The only thing slowing me a little at first was Sheriff Lucian Wing's rural (I presume) Vermont dialect. Ordinarily I find prolonged written dialect tedious. I was afraid this would be the case with All That I Have, but I very quickly came to adore it. Maybe because it went so well with Wing's droll sense of humor and half-earnest attempts to understand and justify how to do his job, which he calls "sheriffing."

Here he is explaining what sheriffing is by using the example of his overeager, ambitious young deputy's approach to solving a burglary he presumes was done by a likely suspect: "He says that because he knew right off who it was broke into the Russians’ house, and he thinks if he knows who did the deed, and he takes them in, his job is done. But his job is sheriffing, and that ain't sheriffing. That's car repair. A car won't start, you say, Well, maybe the alternator's shot. You test it out. It don't work. You pull the old alternator, throw it away, put in a new one from the parts store, and you're done. Sheriffing's different. You can't do it with spare parts. It's a whole thing you're working on. It's a whole thing you have to keep going."

Wing learned from his former boss, the now retired, longtime Sheriff Ripley Wingate, whose bedrock philosophy was to be visible but appear laid back, to wait and watch until the solution to a problem manifests itself, then act on it. That's not how either of them would put it, however. Here's how Wing puts it: Wingate "ran a kind of—what is it where everybody sits around and asks questions and nobody ever answers them? A seminar. Wingate ran a kind of a seminar on sheriffing. The end was always the same: do your job."

One last Wing analogy before we get to the job at hand: "Sheriffing is like being the bouncer at the Ladies’ Aid lunch," he tells us. "When things are going normally, they don't work you too hard."

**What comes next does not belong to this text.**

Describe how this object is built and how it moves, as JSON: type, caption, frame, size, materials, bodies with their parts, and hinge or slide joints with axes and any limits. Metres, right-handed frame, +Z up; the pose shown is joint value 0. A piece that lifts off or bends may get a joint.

The "hard work" at the moment involves the Russian gangsters who own the burgled mansion and are intent on recovering a portable safe taken in the burglary they assume was done by the local likely suspect who'd been working on a construction job at the mansion. The gangsters send one of their thugs to get it back. Sheriff Wing learns of this after being called at breakfast (where his wife was turning her back on him because of a quarrel the previous night, which left Wing sleeping on the couch again) by a state trooper reporting a badly beaten nude man tied to a tree. The trooper says the man is speaking a strange language. The wife, by the way, hearing the call on her husband's "squawker," thinks the trooper said "new" man, which leads to a new argument between them about what is a "new" man, as Wing, who tells her he is a new man, heads out the door to meet the trooper.

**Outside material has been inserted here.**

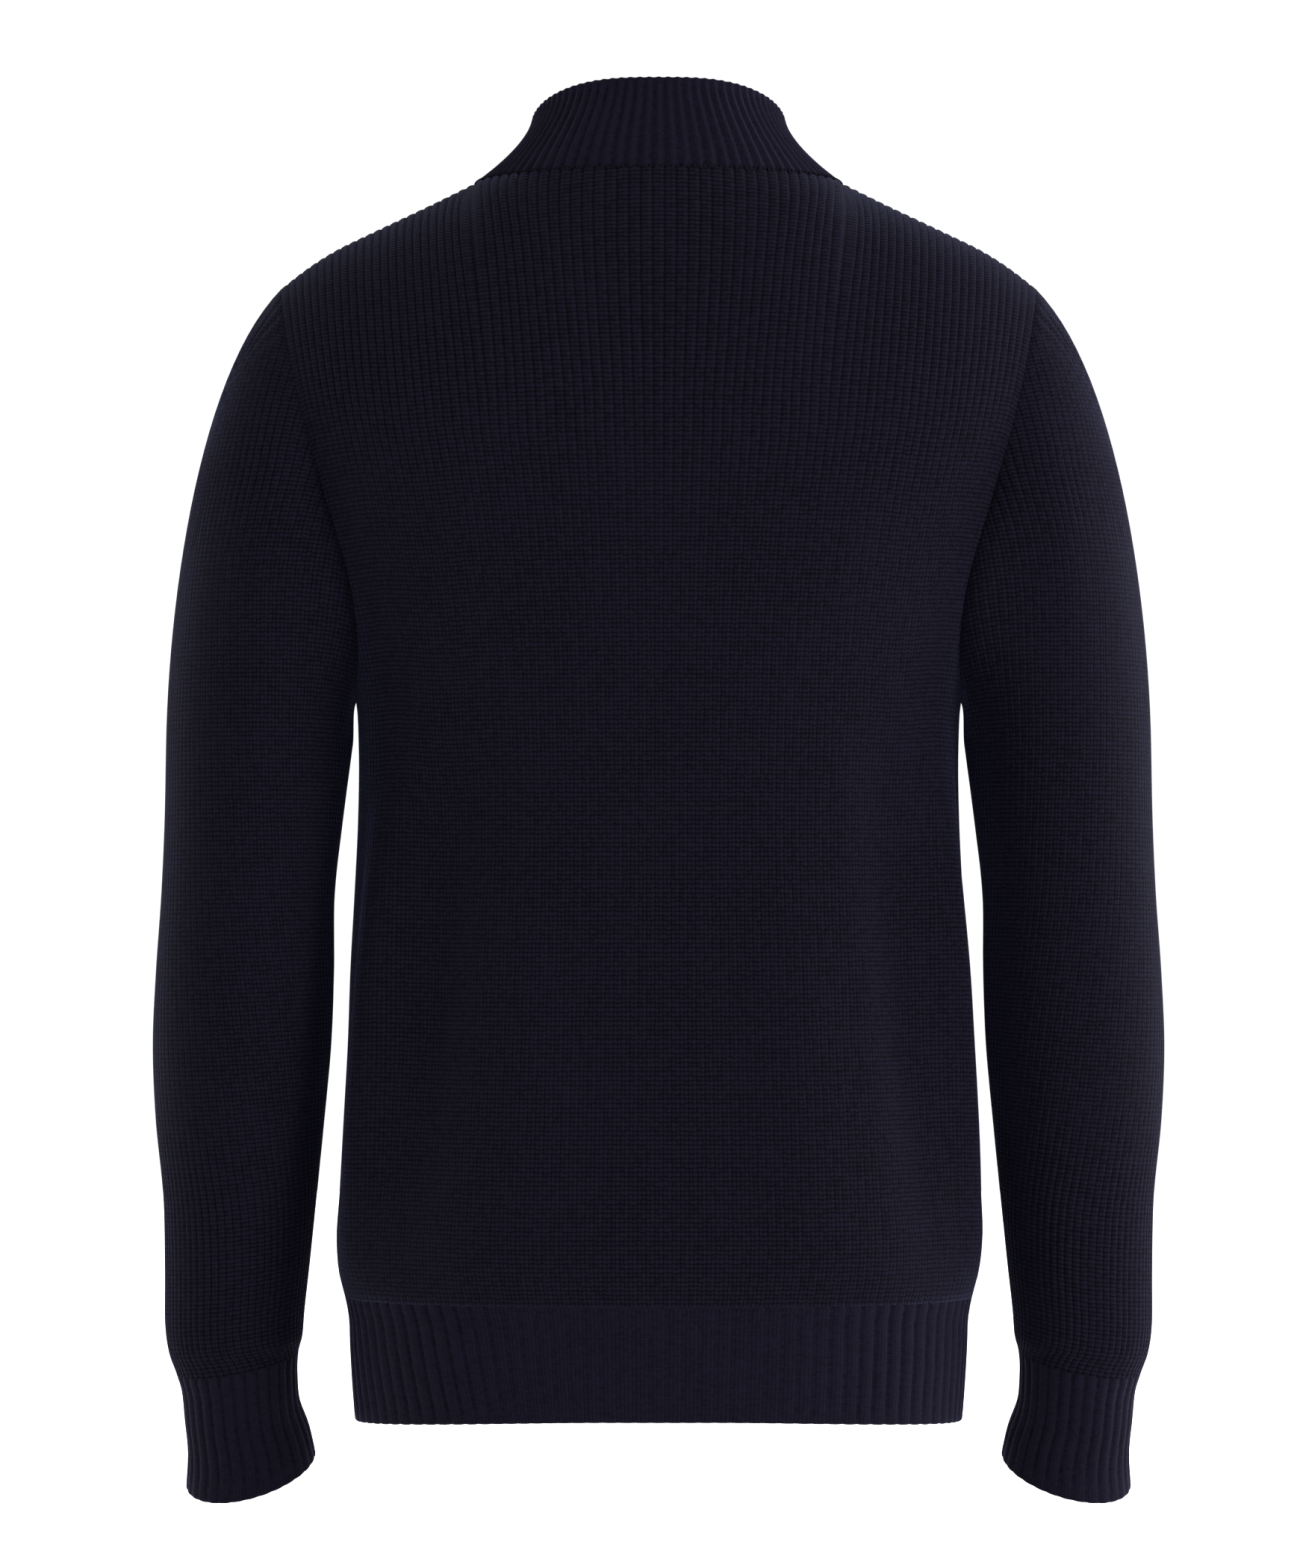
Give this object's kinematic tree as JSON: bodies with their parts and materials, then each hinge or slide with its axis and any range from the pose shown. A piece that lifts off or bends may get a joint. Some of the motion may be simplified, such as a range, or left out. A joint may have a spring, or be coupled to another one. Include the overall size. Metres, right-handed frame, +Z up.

At the scene, Wing tells the trooper the language is Russian. Wing doesn't say it might be Russian, he says it is Russian, and the trooper, naturally, demurs. Wing then confides in us: "Do I know Russian? I do not, no more than Trooper Timberlake does. ‘Course I don't. With my crack about how he hadn't been trained right and I had, I was taking a little shot at Timberlake. I was sticking it to him, a little. Sure, I was. With the Timberlakes of this world, you almost have to stick it to them when you can, don't you? Timberlake don't mind. He's—what are you when you're padded all around, when they can't get to you? He's invulnerable. Taking a little shot at Timberlake is like shooting an elephant in the hindquarters with a BB gun: not only is he not hurt, you can't tell for sure whether he knows he's been hit."

Any wonder yet why I like this book and will probly read the others by Castle Freeman Jr.? Despite the country dialect, and the lack of chase scenes, gunfights, fistfights and the like, which there are—lack of, that is? Might it be because Lucian Wing is a hoot? Well...course it is. Large part, anyway. Large part. It's short, too, by the way. The novel.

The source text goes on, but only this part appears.